What do the lines from the top of the data through the line with "split_past_crossing = 9" say? Quote them exactly and include both ends.

* _SUPPLIED DATA_
++++++++
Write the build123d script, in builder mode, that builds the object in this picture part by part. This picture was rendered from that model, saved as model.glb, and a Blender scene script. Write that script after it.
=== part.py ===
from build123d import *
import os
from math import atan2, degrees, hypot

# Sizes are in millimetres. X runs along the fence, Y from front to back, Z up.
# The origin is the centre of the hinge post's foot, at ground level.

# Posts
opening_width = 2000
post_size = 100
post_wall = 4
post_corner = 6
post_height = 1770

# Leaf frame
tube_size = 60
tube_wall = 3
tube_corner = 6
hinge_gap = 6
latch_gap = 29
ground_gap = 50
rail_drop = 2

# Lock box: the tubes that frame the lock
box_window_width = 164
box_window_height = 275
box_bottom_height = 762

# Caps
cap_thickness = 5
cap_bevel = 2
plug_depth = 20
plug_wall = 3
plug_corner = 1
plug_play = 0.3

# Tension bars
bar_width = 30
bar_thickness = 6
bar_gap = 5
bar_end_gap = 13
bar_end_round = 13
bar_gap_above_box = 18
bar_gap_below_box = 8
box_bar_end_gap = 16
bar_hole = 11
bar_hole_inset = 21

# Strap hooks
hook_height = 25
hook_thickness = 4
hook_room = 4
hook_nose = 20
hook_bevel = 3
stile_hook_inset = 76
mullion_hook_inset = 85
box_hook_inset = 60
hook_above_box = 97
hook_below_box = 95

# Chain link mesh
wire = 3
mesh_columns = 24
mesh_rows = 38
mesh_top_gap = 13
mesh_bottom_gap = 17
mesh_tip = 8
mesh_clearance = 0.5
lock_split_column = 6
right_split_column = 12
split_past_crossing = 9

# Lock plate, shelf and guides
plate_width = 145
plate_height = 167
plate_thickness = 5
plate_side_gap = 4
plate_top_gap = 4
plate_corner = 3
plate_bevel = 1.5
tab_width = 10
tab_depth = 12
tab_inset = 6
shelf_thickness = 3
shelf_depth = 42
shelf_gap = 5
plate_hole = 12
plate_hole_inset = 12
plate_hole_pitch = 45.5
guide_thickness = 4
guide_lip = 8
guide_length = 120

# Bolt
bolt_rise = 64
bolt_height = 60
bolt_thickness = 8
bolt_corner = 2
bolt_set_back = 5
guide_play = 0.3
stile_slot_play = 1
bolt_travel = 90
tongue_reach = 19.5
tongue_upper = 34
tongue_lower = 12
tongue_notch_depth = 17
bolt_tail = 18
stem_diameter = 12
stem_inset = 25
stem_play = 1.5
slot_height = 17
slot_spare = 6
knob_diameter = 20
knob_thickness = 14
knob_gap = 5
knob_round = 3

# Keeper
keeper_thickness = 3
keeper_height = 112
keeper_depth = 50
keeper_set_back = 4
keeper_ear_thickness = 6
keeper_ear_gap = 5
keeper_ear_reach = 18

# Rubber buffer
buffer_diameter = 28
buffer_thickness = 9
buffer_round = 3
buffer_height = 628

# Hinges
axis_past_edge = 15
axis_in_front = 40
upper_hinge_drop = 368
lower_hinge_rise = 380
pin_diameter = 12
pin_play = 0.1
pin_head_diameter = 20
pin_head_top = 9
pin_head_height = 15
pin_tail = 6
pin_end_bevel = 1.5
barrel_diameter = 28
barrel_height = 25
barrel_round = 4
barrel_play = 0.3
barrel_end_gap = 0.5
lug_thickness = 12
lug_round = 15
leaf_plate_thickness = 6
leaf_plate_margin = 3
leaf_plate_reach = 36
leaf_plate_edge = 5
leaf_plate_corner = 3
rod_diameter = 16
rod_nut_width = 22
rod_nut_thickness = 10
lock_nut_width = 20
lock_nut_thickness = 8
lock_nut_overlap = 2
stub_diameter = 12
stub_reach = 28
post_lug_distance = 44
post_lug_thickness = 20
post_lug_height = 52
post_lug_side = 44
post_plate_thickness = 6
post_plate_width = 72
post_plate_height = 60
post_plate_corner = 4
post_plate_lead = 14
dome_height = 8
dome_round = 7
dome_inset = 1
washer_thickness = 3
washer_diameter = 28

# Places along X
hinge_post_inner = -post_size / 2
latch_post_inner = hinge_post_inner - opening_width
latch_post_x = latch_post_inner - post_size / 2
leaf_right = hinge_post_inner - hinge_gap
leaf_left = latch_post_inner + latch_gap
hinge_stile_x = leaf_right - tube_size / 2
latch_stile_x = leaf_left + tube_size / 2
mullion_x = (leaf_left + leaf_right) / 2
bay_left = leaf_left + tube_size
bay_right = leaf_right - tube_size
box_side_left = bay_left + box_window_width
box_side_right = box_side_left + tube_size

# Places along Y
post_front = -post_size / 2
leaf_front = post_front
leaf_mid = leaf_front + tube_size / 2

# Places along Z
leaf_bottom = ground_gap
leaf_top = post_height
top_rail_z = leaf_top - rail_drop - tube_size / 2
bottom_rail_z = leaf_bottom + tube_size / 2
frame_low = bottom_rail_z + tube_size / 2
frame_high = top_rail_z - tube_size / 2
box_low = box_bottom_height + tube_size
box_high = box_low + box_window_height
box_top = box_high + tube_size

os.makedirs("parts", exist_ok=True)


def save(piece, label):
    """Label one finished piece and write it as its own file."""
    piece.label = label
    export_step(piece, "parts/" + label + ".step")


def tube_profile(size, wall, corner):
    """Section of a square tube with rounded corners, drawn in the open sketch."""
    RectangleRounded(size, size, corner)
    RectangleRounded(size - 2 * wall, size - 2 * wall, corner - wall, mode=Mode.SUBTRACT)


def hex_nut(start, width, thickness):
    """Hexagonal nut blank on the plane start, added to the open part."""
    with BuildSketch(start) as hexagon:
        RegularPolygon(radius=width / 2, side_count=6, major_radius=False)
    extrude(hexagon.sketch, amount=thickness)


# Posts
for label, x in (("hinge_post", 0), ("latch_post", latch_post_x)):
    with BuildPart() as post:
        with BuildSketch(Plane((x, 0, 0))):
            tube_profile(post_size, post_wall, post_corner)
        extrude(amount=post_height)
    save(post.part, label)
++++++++
* _RESULT OF THE EXERCISE_
Write the build123d script, in builder mode, that builds the object in this picture part by part. This picture was rendered from that model, saved as model.glb, and a Blender scene script. Write that script after it.
=== part.py ===
from build123d import *
import os
from math import atan2, degrees, hypot

# Sizes are in millimetres. X runs along the fence, Y from front to back, Z up.
# The origin is the centre of the hinge post's foot, at ground level.

# Posts
opening_width = 2000
post_size = 100
post_wall = 4
post_corner = 6
post_height = 1770

# Leaf frame
tube_size = 60
tube_wall = 3
tube_corner = 6
hinge_gap = 6
latch_gap = 29
ground_gap = 50
rail_drop = 2

# Lock box: the tubes that frame the lock
box_window_width = 164
box_window_height = 275
box_bottom_height = 762

# Caps
cap_thickness = 5
cap_bevel = 2
plug_depth = 20
plug_wall = 3
plug_corner = 1
plug_play = 0.3

# Tension bars
bar_width = 30
bar_thickness = 6
bar_gap = 5
bar_end_gap = 13
bar_end_round = 13
bar_gap_above_box = 18
bar_gap_below_box = 8
box_bar_end_gap = 16
bar_hole = 11
bar_hole_inset = 21

# Strap hooks
hook_height = 25
hook_thickness = 4
hook_room = 4
hook_nose = 20
hook_bevel = 3
stile_hook_inset = 76
mullion_hook_inset = 85
box_hook_inset = 60
hook_above_box = 97
hook_below_box = 95

# Chain link mesh
wire = 3
mesh_columns = 24
mesh_rows = 38
mesh_top_gap = 13
mesh_bottom_gap = 17
mesh_tip = 8
mesh_clearance = 0.5
lock_split_column = 6
right_split_column = 12
split_past_crossing = 9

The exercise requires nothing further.